The Income Stream: Taxation of Profits
1. Second Residential Home (Let)
- Taxable Profit: Gross rental income minus allowable expenses (but not mortgage interest).
- Finance Costs: Mortgage interest payments are not deductible; instead, a 20% tax credit is applied.
- Tax Rates: Taxed at the individual’s marginal Income Tax rates (20%, 40%, 45%).
2. Commercial Property (Let)
- Taxable Profit: Gross rental income minus full allowable expenses, including finance costs (mortgage interest). This is a critical advantage.
- Tax Treatment: The profit is typically treated as rental income for the individual landlord and taxed at their marginal Income Tax rates. However, if the activity is substantial enough to be considered a property business, the profits may be treated as earned income.
The Disposal: Capital Gains Tax (CGT)
The principles are similar, but the rates differ.
- Second Residential Home: CGT rates are 18% for basic-rate taxpayers and 24% for higher-rate taxpayers.
- Commercial Property: CGT rates are 10% for basic-rate taxpayers and 24% for higher-rate taxpayers.
This provides a significant advantage for basic-rate taxpayers selling a commercial asset.

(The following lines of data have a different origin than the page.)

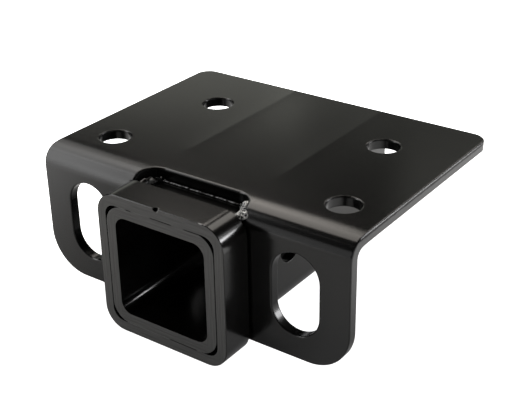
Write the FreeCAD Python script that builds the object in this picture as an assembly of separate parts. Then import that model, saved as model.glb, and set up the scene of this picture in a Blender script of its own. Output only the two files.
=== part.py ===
import FreeCAD, Part
import math
import os

os.makedirs("parts", exist_ok=True)
V = FreeCAD.Vector

# Bolt-on receiver hitch, millimetres, drawn with Z = 0 on the top (mounting) face of the
# plate, Y = 0 on the front face of the leg and X = 0 in the middle. The receiver opens
# towards -Y. The finished pieces are moved along Y, so that their origin is the middle of
# the bolt holes.

# plate, whose bend starts gently on the side of the top before it turns down
plate_width = 179.6
plate_depth = 132.5
plate_thickness = 5.0
leg_height = 67.8
bend_inner_radius = 4.5
bend_outer_radius = bend_inner_radius + plate_thickness
bend_lead_angle = 5.0
bend_lead_radius = 70.0
leg_corner_radius = 21.5
rear_corner_radius = 8.0
plate_edge_break = 0.45

# bolt holes in the top, the rear pair closer together than the front pair
bolt_hole_radius = 8.2
bolt_rim_break = 0.45
front_hole_spacing = 135.9
rear_hole_spacing = 102.7
front_hole_y = 29.4
rear_hole_y = 93.7
origin_y = (front_hole_y + rear_hole_y) / 2

# upright slots in the ears
ear_slot_width = 25.2
ear_slot_height = 42.1
ear_slot_x = 61.3
ear_slot_top = 13.3

# receiver tube
shank_size = 50.8
shank_clearance = 1.2
tube_inside = shank_size + shank_clearance
tube_wall = 5.2
tube_outside = tube_inside + 2 * tube_wall
tube_outer_radius = 9.6
tube_inner_radius = 6.2
tube_top_gap = 1.9
tube_rear_setback = 0.6
tube_front_y = -18.9
tube_rear_y = plate_depth - tube_rear_setback
tube_centre_z = -(plate_thickness + tube_top_gap + tube_outside / 2)

# hitch pin cross hole, for a 15.9 mm pin, behind the leg
pin_diameter = 15.9
pin_clearance = 0.5
pin_hole_radius = (pin_diameter + pin_clearance) / 2
pin_behind_leg = 36.0
pin_hole_y = plate_thickness + pin_behind_leg

# collar band, tight above and below the tube and loose at its sides
collar_side_gap = 0.5
collar_side_wall = 5.15
collar_inside_width = tube_outside + 2 * collar_side_gap
collar_inside_height = tube_outside
collar_outside = collar_inside_width + 2 * collar_side_wall
collar_outer_radius = 11.4
collar_inner_radius = 5.8
collar_rear_bevel = 1.4
collar_front_break = 0.3
nick_x = -0.7
nick_radius = 1.8
nick_depth = 1.7

# slot in the leg and top for the tube
notch_side_gap = 0.25
notch_width = tube_outside + 2 * notch_side_gap
notch_rear_y = 13.9
notch_corner_radius = 10.0
notch_edge_round = 1.1

# root weld in the gap below the rear edge of the notch
root_weld_radius = 1.5
root_weld_end_margin = 9.45
root_weld_length = notch_width - 2 * root_weld_end_margin
root_weld_inset = 0.6

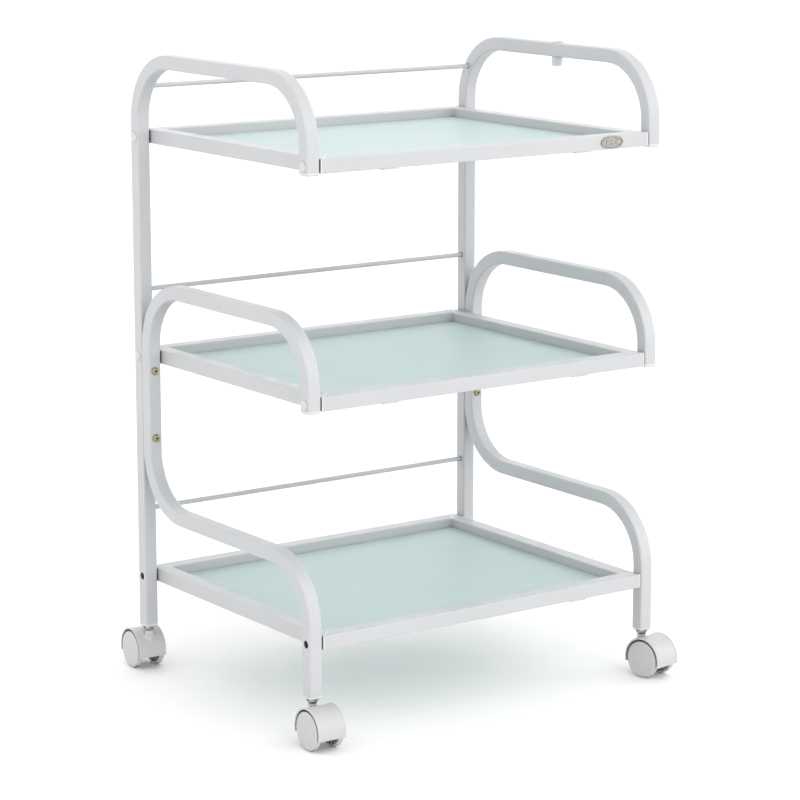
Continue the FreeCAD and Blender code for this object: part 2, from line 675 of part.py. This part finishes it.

Other Considerations: VAT and Structuring
- VAT: The sale or lease of a commercial property can be subject to VAT (at 20%) if the owner has ‘opted to tax’ the property. This is a complex decision that can impact the attractiveness to potential tenants. Residential rentals are generally exempt from VAT.
- Structuring: Commercial property is often held within a Limited Company. Companies pay Corporation Tax on profits (currently 25% for profits over £250k, with a small profits rate of 19%). This can be more efficient than higher personal Income Tax rates, and finance costs remain fully deductible.
Summary Table: Key Tax Differences
| Tax | Second Residential Home | Commercial Property |
|---|---|---|
| SDLT on Purchase | Standard rates + 3% surcharge. | Lower, non-residential rates; no surcharge. |
| Annual Tax | Council Tax (owner may pay premium). | Business Rates (often paid by tenant). |
| Mortgage Interest | Not deductible; 20% tax credit only. | Fully deductible from rental income. |
| CGT on Sale | 18% / 24% | 10% / 24% |
| VAT | Generally exempt. | Can be subject to 20% if opted. |
Conclusion: A Strategic Choice
The tax system creates a clear dichotomy. Investing in a second home is heavily penalised upfront (SDLT surcharge) and on ongoing income (mortgage interest restriction). Commercial property investment, while involving more complex rules regarding Business Rates and VAT, offers substantial benefits: no SDLT surcharge, full deductibility of finance costs, and lower CGT for many sellers. For a leveraged investor, the ability to deduct mortgage interest makes commercial property a fundamentally more tax-efficient vehicle for generating rental income. The choice is not merely about asset class but about navigating two entirely different tax landscapes.